### Required task
Output the material below in full, exactly as it is.

### Data extract
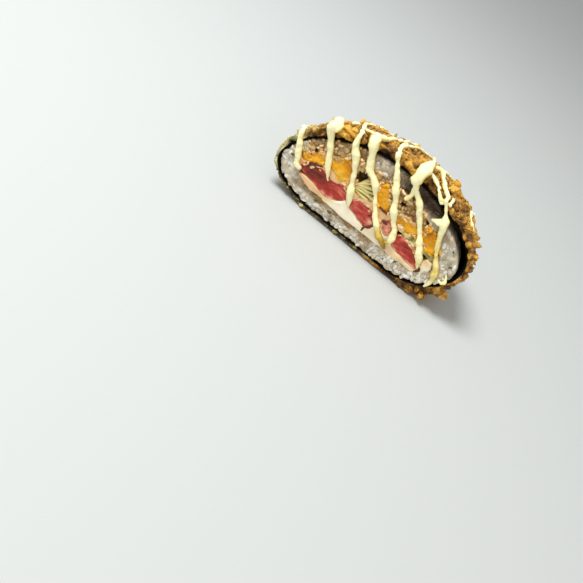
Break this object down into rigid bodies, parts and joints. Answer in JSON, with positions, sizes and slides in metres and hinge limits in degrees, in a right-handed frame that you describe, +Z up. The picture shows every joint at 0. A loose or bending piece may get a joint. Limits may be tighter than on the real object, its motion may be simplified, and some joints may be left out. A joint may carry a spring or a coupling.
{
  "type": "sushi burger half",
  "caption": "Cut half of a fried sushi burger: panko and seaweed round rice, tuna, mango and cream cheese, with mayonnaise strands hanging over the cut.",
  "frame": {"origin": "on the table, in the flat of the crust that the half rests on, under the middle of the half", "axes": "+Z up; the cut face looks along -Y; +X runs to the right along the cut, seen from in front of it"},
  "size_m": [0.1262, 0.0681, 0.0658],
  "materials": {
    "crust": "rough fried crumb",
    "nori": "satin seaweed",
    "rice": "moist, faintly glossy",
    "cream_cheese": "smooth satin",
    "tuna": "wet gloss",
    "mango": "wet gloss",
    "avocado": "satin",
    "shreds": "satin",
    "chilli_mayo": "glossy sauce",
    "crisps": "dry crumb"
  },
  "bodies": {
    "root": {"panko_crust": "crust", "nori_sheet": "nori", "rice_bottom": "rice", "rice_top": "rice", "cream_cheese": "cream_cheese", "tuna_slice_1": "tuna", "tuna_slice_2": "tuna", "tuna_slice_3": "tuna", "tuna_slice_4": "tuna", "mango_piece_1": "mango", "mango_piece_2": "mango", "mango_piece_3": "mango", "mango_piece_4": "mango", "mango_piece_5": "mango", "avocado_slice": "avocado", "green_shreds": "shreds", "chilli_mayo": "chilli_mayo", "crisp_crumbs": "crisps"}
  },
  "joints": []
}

### Worked solution
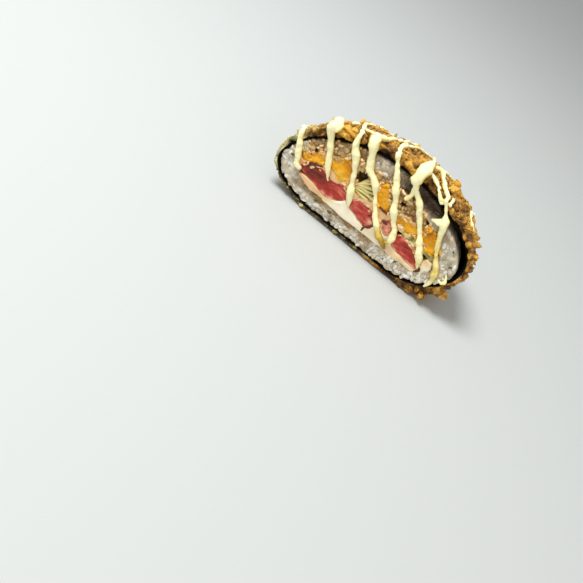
Break this object down into rigid bodies, parts and joints. Answer in JSON, with positions, sizes and slides in metres and hinge limits in degrees, in a right-handed frame that you describe, +Z up. The picture shows every joint at 0. A loose or bending piece may get a joint. Limits may be tighter than on the real object, its motion may be simplified, and some joints may be left out. A joint may carry a spring or a coupling.
{
  "type": "sushi burger half",
  "caption": "Cut half of a fried sushi burger: panko and seaweed round rice, tuna, mango and cream cheese, with mayonnaise strands hanging over the cut.",
  "frame": {"origin": "on the table, in the flat of the crust that the half rests on, under the middle of the half", "axes": "+Z up; the cut face looks along -Y; +X runs to the right along the cut, seen from in front of it"},
  "size_m": [0.1262, 0.0681, 0.0658],
  "materials": {
    "crust": "rough fried crumb",
    "nori": "satin seaweed",
    "rice": "moist, faintly glossy",
    "cream_cheese": "smooth satin",
    "tuna": "wet gloss",
    "mango": "wet gloss",
    "avocado": "satin",
    "shreds": "satin",
    "chilli_mayo": "glossy sauce",
    "crisps": "dry crumb"
  },
  "bodies": {
    "root": {"panko_crust": "crust", "nori_sheet": "nori", "rice_bottom": "rice", "rice_top": "rice", "cream_cheese": "cream_cheese", "tuna_slice_1": "tuna", "tuna_slice_2": "tuna", "tuna_slice_3": "tuna", "tuna_slice_4": "tuna", "mango_piece_1": "mango", "mango_piece_2": "mango", "mango_piece_3": "mango", "mango_piece_4": "mango", "mango_piece_5": "mango", "avocado_slice": "avocado", "green_shreds": "shreds", "chilli_mayo": "chilli_mayo", "crisp_crumbs": "crisps"}
  },
  "joints": []
}